• AurynHadley

And, we're live once again



So, as some of you may have noticed, there was a bit of a pause in blog posts. I know a few of you enjoyed these, so I figured I'd explain where they've been. At some point last year, I decided that I hated my former webhost, because the site was horrible to update (took me all day to change one silly thing) and getting in to write a blog was a pain. So, we began researching where and how to move it. Easy, right? Except that I got a wild hair and started writing more, and faster, and dropping books closer together. Release dates increased, production went through the roof, and my website and blog became a sad statistic. I mean, y'all would rather have books than blogs, right?
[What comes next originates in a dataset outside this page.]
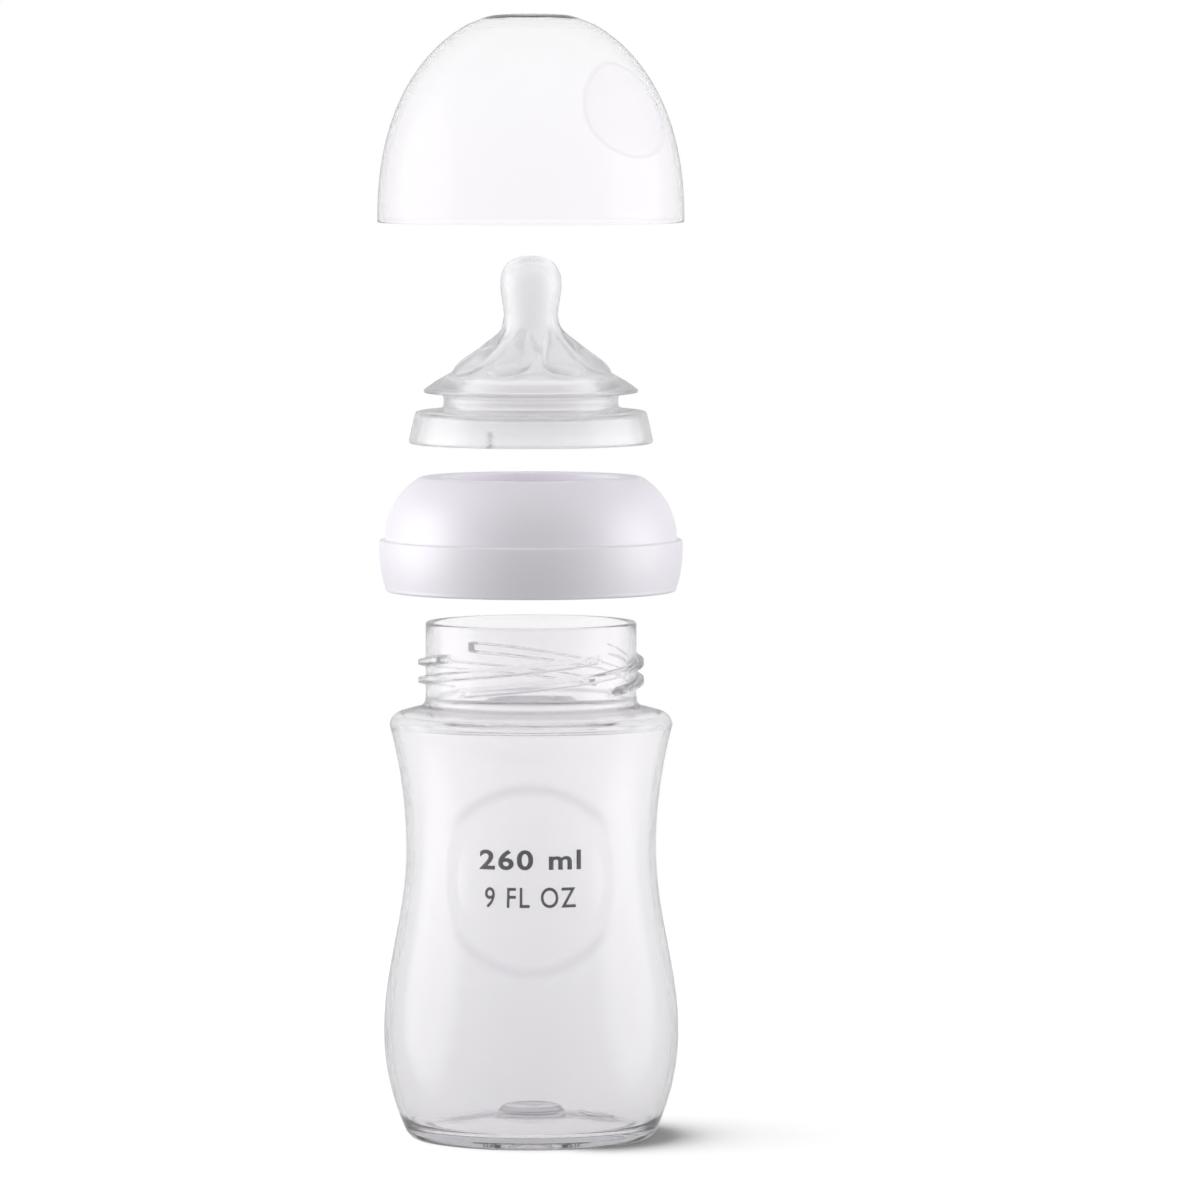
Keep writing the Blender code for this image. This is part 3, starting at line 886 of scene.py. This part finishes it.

Then we started producing Audible books. That was exciting - and time-intensive. The whole time, I was working hard on the backside to get ahead of my release schedule as well. In other words, for every book my readers got, I was putting another on the shelf so I could one day achieve my dream of having a series complete before I released the first book. I'm almost there, too.


So, that image above? Those are the books that are done or already announced (in the case of the Mimics series). Rise of the Iliri is done. The Demons' Muse is done. The Dark Orchid is Done. One More Day is coming out in audble shortly. The Gamer Girls series is currently up for preorder on both book 6 and 7, then it will be done. Wolf of Oberhame is done. Wolves Next Door is done! That's a whole lot of books, people, and I'm a little bit proud of myself. And through this entire process, my team of Enablers and I have streamlined my process. For a while there, I felt like I was on a treadmill. For every book I put out, the readers wanted the next (of course!) and I felt pressured to meet their expectations of content and quality. I wasn't writing just because I loved it. I was writing under the pressure of expectations to be "good enough" and it kinda sucked. Not the writing part. Don't get me wrong. It was all self-imposed pressure. Little things, in all honesty. Readers wanted to know if the FMC ended up with a specific guy, and I'd feel bad because that wasn't the plan. Or they wanted to see something specific happen to the villain, or a side character get a happy story as well. I began to fret about readers hating my plan, which led to overthinking my plots. So, I stopped that. Now, I'm so far ahead it's not even funny. It's refreshing. Writing is once again a thing that relaxes me rather than stressing me out. The words are flowing faster and easier. The plots are better than ever before. I went from a lucky newbie to a struggling novice, and now I feel like I'm almost somewhat competent at this whole author gig. I'm kinda living the dream.


But I missed being able to write my blog. I missed musing "out loud" about the process, and the things I've learned that make my life so much easier. Now, the new site is coming live, and my blog is back!